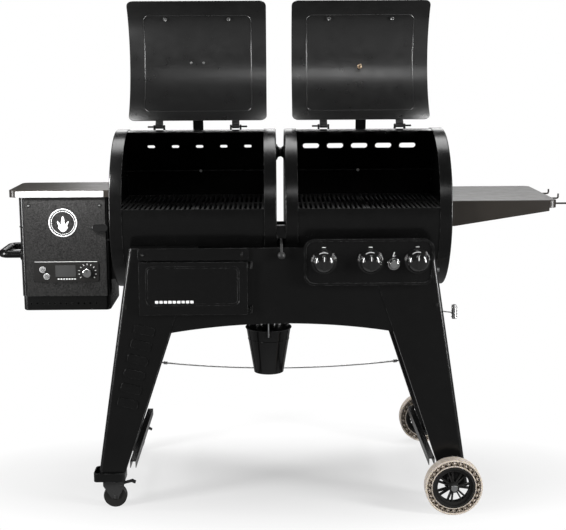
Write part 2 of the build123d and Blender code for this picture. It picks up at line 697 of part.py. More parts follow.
def auger_tube():
    """The feed tube from the hopper throat to the fire pot, open on top under the throat."""
    tube = rod((-656, 0, AUGER_Z), (POT_X - 51, 0, AUGER_Z), 30)
    tube -= rod((-657, 0, AUGER_Z), (POT_X - 40, 0, AUGER_Z), 28)
    return tube - block(-646, -594, -24, 24, AUGER_Z, AUGER_Z + 40)


def auger_motor():
    """Gearmotor behind the auger; its output bore carries the shaft end."""
    motor = block(-730, -660, -30, 30, 745, 805) + rod((-780, 0, AUGER_Z), (-729, 0, AUGER_Z), 24)
    return motor - rod((-666, 0, AUGER_Z), (-659, 0, AUGER_Z), 7 + FIT)


def combustion_fan():
    """Seven blades on a hub, over the pan's inlet."""
    z0, z1 = 650.0, 666.0
    fan = along_z(Pos(-780, 0) * Circle(14), z0, z1)
    for i in range(7):
        blade = Pos(27, 0, (z0 + z1) / 2) * Rot(32, 0, 0) * Box(30, 18, 1.6)
        fan += Pos(-780, 0, 0) * Rot(0, 0, i * 360 / 7) * blade
    return fan - rod((-780, 0, 640), (-780, 0, 670), 3 + FIT)


def fire_pot():
    """The burn cup at the end of the feed tube, with air holes round it."""
    x = POT_X
    pot = Pos(x, 0, 0) * (along_z(Circle(50), 722, 806) - along_z(Circle(47), 725, 807))
    for i in range(12):
        turn = math.radians(15 + 30 * i)
        pot -= rod((x, 0, 744), (x + 60 * math.cos(turn), 60 * math.sin(turn), 744), 3)
    pot -= rod((x - 60, 0, AUGER_Z), (x - 20, 0, AUGER_Z), 30.4)
    igniter = rod((x + 20, 0, 735), (x + 120, 0, 735), 5)
    return joined([pot - rod((x + 10, 0, 735), (x + 60, 0, 735), 5.5), igniter])


def heat_deflector():
    """The roof over the fire, with a slotted window for open-flame cooking."""
    x0, x1 = -548.0, -24.0
    roof = outline((-208, 842), (0, 872), (208, 842), (208, 839.8), (0, 869.8), (-208, 839.8))
    sheet = along_x(roof, x0, x1)
    for i in range(5):
        sheet -= block(-460 + i * 30.0, -448 + i * 30.0, -70, 70, 800, 900)
    for x in (x0, x1 - 3):
        for y in (-190, 190):
            foot = block(x, x + 3, y - 10, y + 10, 785, 842)
            sheet += foot & drum_slug(SHELL_BORE - 0.3, x0 - 5, x1 + 5)
    return sheet


def broiler_slider():
    """Slide plate over the roof's window, with a rod through the gap to a ball at the front."""
    z, front = 893.0, -FRAME_Y - 13.0
    slide = block(-480, -300, -116, 80, 884, 886)
    arm = block(-306, -4, -116, -104, 885, 893)
    bar = rod((0, front, z), (0, -100, z), 4) + block(-5, 4, -116, -104, 889, 895)
    drop = rod((0, front, z), (0, front, 864), 4) + ball((0, front, z), 4)
    return slide + arm + bar + drop + ball((0, front, 858), 12.5)


# ---------------------------------------------------------------- shelf, holder, bucket
def side_shelf():
    """Folded shelf: top, rolled edges, tapered brackets, drum flange and three welded tool hooks."""
    x0, x1, y0, y1 = SHELF
    slab = block(x0, x1, y0, y1, SHELF_Z - 26, SHELF_Z)
    slab = fillet(slab.edges().filter_by(Axis.Z).sort_by(Axis.X)[-2:], 26)
    slab = fillet(slab.faces().sort_by(Axis.Z)[-1].edges(), 4)
    well = block(x0 + SHEET, x1 - SHEET, y0 + SHEET, y1 - SHEET, SHELF_Z - 30, SHELF_Z - SHEET)
    well = fillet(well.edges().filter_by(Axis.Z).sort_by(Axis.X)[-2:], 24)
    shelf = slab - well
    taper = outline((x0, SHELF_Z - 5), (x1 - 26, SHELF_Z - 5), (x1 - 26, 983), (x0 + 8, 935), (x0, 935))
    for y in (y0, y1 - SHEET):
        shelf += along_y(taper, y, y + SHEET)
    flange = block(DRUM_OUT + 0.2, x0 + 1, y0, y1, 935, SHELF_Z)
    shelf += flange - block(DRUM_OUT, x0 + 4, y0 - 1, y1 + 1, SHELF_Z - 1, SHELF_Z + 5)
    z = 999.0
    for y in (-150, -8, 134):
        path = FilletPolyline((x1 - 1, y, z), (REACH - 3, y, z), (REACH - 3, y, z + 16), radius=6)
        shelf += sweep(Plane(origin=path @ 0, z_dir=path % 0) * Circle(3), path)
        shelf += rod((x1 - 1, y, z), (x1 + 3, y, z), 8)
    return shelf


def match_holder():
    """Wire arm on the right leg that ends in a coil for a lighting match."""
    y = -282.0
    arm = rod((528.7, y, 661), (561, y, 657), 2)
    coil = rod((567, y, 637), (565, y, 683), 8) - rod((567.2, y, 632), (564.8, y, 688), 5.5)
    return arm + coil


def grease_bucket():
    """A tapered pail with a rolled rim, a bead and two ears."""
    x, y = BUCKET
    top_r, base_r = 79.0, 52.0
    pail = Pos(x, y, (BUCKET_RIM + BUCKET_BASE) / 2) * Cone(base_r, top_r, BUCKET_RIM - BUCKET_BASE)
    hollow = Pos(x, y, (BUCKET_RIM + BUCKET_BASE) / 2 + 1.5) * Cone(
        base_r - 1.5, top_r - 1.5, BUCKET_RIM - BUCKET_BASE + 3)
    pail += Pos(x, y, BUCKET_RIM - 2) * Torus(top_r, 2.5)
    pail += Pos(x, y, BEAD_Z) * Torus(71.6, 1.6)
    pail -= hollow
    for side in (-1, 1):
        pail += rod((x, y + side * 75.8, EAR_Z), (x, y + side * 86, EAR_Z), 4)
    return pail


def bucket_bail():
    """The wire bail, from both ears up to the hook under the drum."""
    x, y = BUCKET
    half, low, knee = 89.0, EAR_Z - 6, 590.0
    path = FilletPolyline(
        (x, y - half, low), (x, y - half, knee), (x, y - 10, BAIL_Z),
        (x, y + 10, BAIL_Z), (x, y + half, knee), (x, y + half, low), radius=9)
    return sweep(Plane(origin=path @ 0, z_dir=path % 0) * Circle(BAIL_R), path)


# ---------------------------------------------------------------- running gear
def wheel_hub(side):
    """Spoked moulded hub: rim, seven pairs of spokes and a boss."""
    y0, y1 = -TYRE_W / 2, TYRE_W / 2
    ring = along_y(Circle(RIM_R) - Circle(RIM_R - 7), y0, y1)
    ring += along_y(Circle(RIM_R - 6) - Circle(RIM_R - 17), y0 + 8, y1 - 8)
    boss = along_y(Circle(17), y0, y1)
    hub = ring + boss
    for i in range(7):
        for skew in (-8, 8):
            hub += Rot(0, i * 360 / 7 + skew, 0) * Pos(35, 0, 0) * Box(42, 14, 4.5)
    hub -= along_y(Circle(AXLE_R + FIT), y0 - 1, y1 + 1)
    return Pos(WHEEL_X, side * WHEEL_Y, WHEEL_R) * hub


def wheel_tyre(side):
    ring = along_y(Circle(WHEEL_R) - Circle(RIM_R), -TYRE_W / 2, TYRE_W / 2)
    edges = [e for e in ring.edges() if e.length > 2 * math.pi * (WHEEL_R - 1)]
    return Pos(WHEEL_X, side * WHEEL_Y, WHEEL_R) * fillet(edges, 6)


def caster_fork(side):
    """Swivel fork: stem, bearing cup, crown and two cheeks with the wheel's axle."""
    x, y = CASTER_X, side * CASTER_Y
    axle_x = x + CASTER_TRAIL
    fork = rod((x, y, 90), (x, y, FOOT_Z + 10), 5) + rod((x, y, 88), (x, y, FOOT_Z - 0.4), 22)
    fork += block(x - 24, x + 46, y - 17, y + 17, 84, 88)
    cheek = outline((x - 24, 88), (x + 46, 88), (x + 46, 76),
                    (axle_x + 11, 32), (axle_x - 11, 32), (x - 24, 76))
    for y0 in (y - 17, y + 14):
        fork += along_y(cheek, y0, y0 + 3)
        fork -= rod((x + 38, y0 - 1, 80), (x + 38, y0 + 4, 80), 2.5 + FIT)
    fork += rod((axle_x, y - 20, CASTER_R), (axle_x, y + 20, CASTER_R), 4)
    return fork - rod((x + 38, y - 20, 80), (x + 38, y + 20, 80), 2.5 + FIT)


def caster_wheel(side):
    x, y = CASTER_X + CASTER_TRAIL, side * CASTER_Y
    wheel = along_y(Pos(x, CASTER_R) * Circle(CASTER_R), y - 12, y + 12)
    wheel = fillet(wheel.edges(), 4)
    wheel += along_y(Pos(x, CASTER_R) * Circle(12), y - 13.5, y + 13.5)
    return wheel - rod((x, y - 15, CASTER_R), (x, y + 15, CASTER_R), 4 + FIT)


def caster_brake(side):
    """Foot lever between the cheeks, on its own pin."""
    x, y = CASTER_X + 38, side * CASTER_Y
    lever = rod((x, y - 16.5, 80), (x, y + 16.5, 80), 2.5) + rod((x, y - 12, 80), (x, y + 12, 80), 3.2)
    pedal = outline((x - 3, 77.6), (x - 3, 80), (x + 34, 91), (x + 46, 84), (x + 44, 82), (x + 33, 87))
    return lever + along_y(pedal, y - 12, y + 12)


# ---------------------------------------------------------------- write every part
PLAIN_APRON = apron()
axle_hole = rod((WHEEL_X, -FRAME_Y - 9, WHEEL_R), (WHEEL_X, -FRAME_Y + 70, WHEEL_R), AXLE_R + 0.2)
caster_leg = to_left(leg(112, True)) - PLAIN_APRON
wheel_leg = leg(68, False) - PLAIN_APRON - axle_hole

save("leg_front_left", storage_window(caster_leg))
save("leg_front_right", stem_holes(wheel_leg))
save("rear_legs", to_back(joined([caster_leg, wheel_leg])))
save("front_apron", front_apron())
save("rear_apron", to_back(PLAIN_APRON))
save("side_rails", side_rails())
save("tie_rod", tie_rod())
save("smoker_drum", smoker_drum())
save("gas_drum", gas_drum())
save("drum_ends", drum_ends())
save("drum_saddles", drum_saddles())
save("barrel_spacers", barrel_spacers())
save("hinge_leaves", hinge_leaves())
save("cooking_grates", joined([to_left(grates()), grates()]))
save("heat_deflector", heat_deflector())
save("broiler_slider", broiler_slider())
save("fire_pot", fire_pot())
save("auger_tube", auger_tube())
save("auger_motor", auger_motor())
save("auger", auger())
save("combustion_fan", combustion_fan())
save("burner_tubes", burner_tubes())
save("heat_tents", heat_tents())
save("gas_manifold", gas_manifold())
save("gas_bezel", gas_bezel())
for name, x in zip(("left", "middle", "right"), BURNER_X):
    save(f"burner_knob_{name}", burner_knob(x))
save("igniter_button", igniter_button())
save("storage_box", storage_box())
save("storage_door", storage_door())
save("hopper_body", hopper_body())
save("hopper_front_panel", hopper_front_panel())
save("hopper_base_pan", hopper_base_pan())
save("hopper_lid", hopper_lid())
save("hopper_handle", hopper_handle())
save("control_panel", control_panel())
save("dial_knob", dial_knob())
for name, centre in BUTTONS.items():
    save(name, panel_button(centre))
save("side_shelf", side_shelf())
save("match_holder", match_holder())
save("grease_bucket", grease_bucket())
save("bucket_bail", bucket_bail())
save("bolts_and_screws", bolts_and_screws())
save("smoker_lid", to_left(opened(lid())))
save("smoker_lid_handle", to_left(opened(lid_handle())))
stem_hole = rod((DRUM_MID, *on_drum(THERMO_ANGLE, LID_BORE - 9)),
                (DRUM_MID, *on_drum(THERMO_ANGLE, LID_R + 9)), STEM_R + 0.2)
gas_lid = lid() - stem_hole
save("gas_lid", opened(gas_lid))
save("gas_lid_handle", opened(lid_handle()))
save("lid_thermometer", opened(thermometer()))
for name, side in (("front", -1), ("rear", 1)):
    save(f"wheel_hub_{name}", wheel_hub(side))
    save(f"wheel_tyre_{name}", wheel_tyre(side))
    save(f"caster_fork_{name}", caster_fork(side))
    save(f"caster_wheel_{name}", caster_wheel(side))
    save(f"caster_brake_{name}", caster_brake(side))
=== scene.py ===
# %% [markdown]
# # A two-drum outdoor cooker, finished for pictures
# The pellet smoker is the drum on the left, the gas grill the one on the right, and both
# stand on four splayed legs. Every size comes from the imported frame, in metres, with +Z up
# and the user standing at -Y. This notebook adds finishes, rounded edges and small parts.

# %% Load the frame
import json
import math
import bmesh
import bpy
from mathutils import Matrix, Vector


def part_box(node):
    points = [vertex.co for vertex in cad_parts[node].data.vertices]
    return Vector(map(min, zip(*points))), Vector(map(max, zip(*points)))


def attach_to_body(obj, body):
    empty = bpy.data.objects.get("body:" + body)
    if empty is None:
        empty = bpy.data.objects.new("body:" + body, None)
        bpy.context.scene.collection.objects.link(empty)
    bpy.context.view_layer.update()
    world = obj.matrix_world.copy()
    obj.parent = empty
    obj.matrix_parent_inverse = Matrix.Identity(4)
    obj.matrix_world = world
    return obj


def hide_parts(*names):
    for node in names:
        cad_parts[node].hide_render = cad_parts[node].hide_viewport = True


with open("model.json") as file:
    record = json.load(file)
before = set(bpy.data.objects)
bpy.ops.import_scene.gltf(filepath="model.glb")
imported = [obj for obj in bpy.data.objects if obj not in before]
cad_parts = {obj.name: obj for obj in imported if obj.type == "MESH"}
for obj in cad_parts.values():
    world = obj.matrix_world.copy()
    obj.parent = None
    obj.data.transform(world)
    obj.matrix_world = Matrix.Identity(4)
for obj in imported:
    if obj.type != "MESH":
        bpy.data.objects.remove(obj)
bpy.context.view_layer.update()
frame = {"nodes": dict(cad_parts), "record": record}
print("CAD nodes:", len(frame["nodes"]))

# %% [markdown]
# ## The camera
# A cooker like this is shown from the front, from head height and a little to the left of
# its middle, with a long lens so that its legs keep their true slope. The camera is turned
# by its three axes, because a look-at constraint could not hold the small roll.

# %% Camera
EYE = Vector((-0.0387, -4.0197, 1.4843))
TURN, TILT, ROLL = 0.0117, -0.176, -0.0056     # radians: right, down, round the view axis
SENSOR, LENS = 36.0, 74.23                     # millimetres

ahead = Vector((math.sin(TURN) * math.cos(TILT), math.cos(TURN) * math.cos(TILT), math.sin(TILT)))
level = Vector((math.cos(TURN), -math.sin(TURN), 0))
above = level.cross(ahead)
across = level * math.cos(ROLL) + above * math.sin(ROLL)
upward = above * math.cos(ROLL) - level * math.sin(ROLL)
lens = bpy.data.cameras.new("camera")
lens.sensor_width, lens.lens = SENSOR, LENS
camera = bpy.data.objects.new("camera", lens)
camera.matrix_world = Matrix.Translation(EYE) @ Matrix((across, upward, -ahead)).transposed().to_4x4()
bpy.context.scene.collection.objects.link(camera)
bpy.context.scene.camera = camera
print("camera", tuple(round(v, 3) for v in camera.location))

# %% [markdown]
# ## Finishes as expressions
# A finish is a few masks mixed into a principled shader. Wire wraps a socket, so a mask is
# written as a sum, and Finish.node adds every other kind of node. Patterns read Object
# coordinates: each part's place is in its mesh, so they stay put at the real scale.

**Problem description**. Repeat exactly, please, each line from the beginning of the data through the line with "return joined([pot - rod((x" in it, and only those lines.

**Solved problem**.
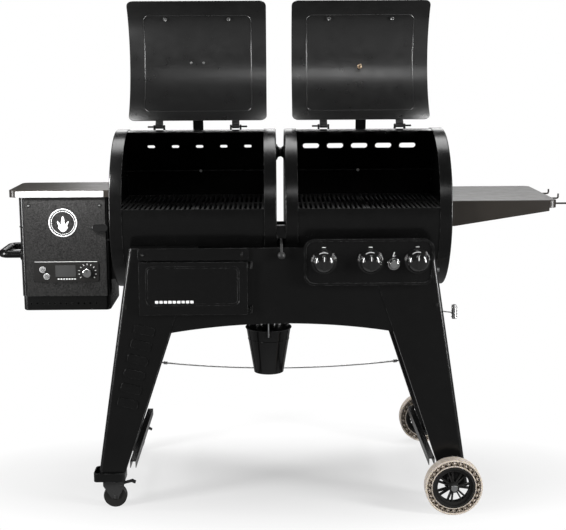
Write part 2 of the build123d and Blender code for this picture. It picks up at line 697 of part.py. More parts follow.
def auger_tube():
    """The feed tube from the hopper throat to the fire pot, open on top under the throat."""
    tube = rod((-656, 0, AUGER_Z), (POT_X - 51, 0, AUGER_Z), 30)
    tube -= rod((-657, 0, AUGER_Z), (POT_X - 40, 0, AUGER_Z), 28)
    return tube - block(-646, -594, -24, 24, AUGER_Z, AUGER_Z + 40)


def auger_motor():
    """Gearmotor behind the auger; its output bore carries the shaft end."""
    motor = block(-730, -660, -30, 30, 745, 805) + rod((-780, 0, AUGER_Z), (-729, 0, AUGER_Z), 24)
    return motor - rod((-666, 0, AUGER_Z), (-659, 0, AUGER_Z), 7 + FIT)


def combustion_fan():
    """Seven blades on a hub, over the pan's inlet."""
    z0, z1 = 650.0, 666.0
    fan = along_z(Pos(-780, 0) * Circle(14), z0, z1)
    for i in range(7):
        blade = Pos(27, 0, (z0 + z1) / 2) * Rot(32, 0, 0) * Box(30, 18, 1.6)
        fan += Pos(-780, 0, 0) * Rot(0, 0, i * 360 / 7) * blade
    return fan - rod((-780, 0, 640), (-780, 0, 670), 3 + FIT)


def fire_pot():
    """The burn cup at the end of the feed tube, with air holes round it."""
    x = POT_X
    pot = Pos(x, 0, 0) * (along_z(Circle(50), 722, 806) - along_z(Circle(47), 725, 807))
    for i in range(12):
        turn = math.radians(15 + 30 * i)
        pot -= rod((x, 0, 744), (x + 60 * math.cos(turn), 60 * math.sin(turn), 744), 3)
    pot -= rod((x - 60, 0, AUGER_Z), (x - 20, 0, AUGER_Z), 30.4)
    igniter = rod((x + 20, 0, 735), (x + 120, 0, 735), 5)
    return joined([pot - rod((x + 10, 0, 735), (x + 60, 0, 735), 5.5), igniter])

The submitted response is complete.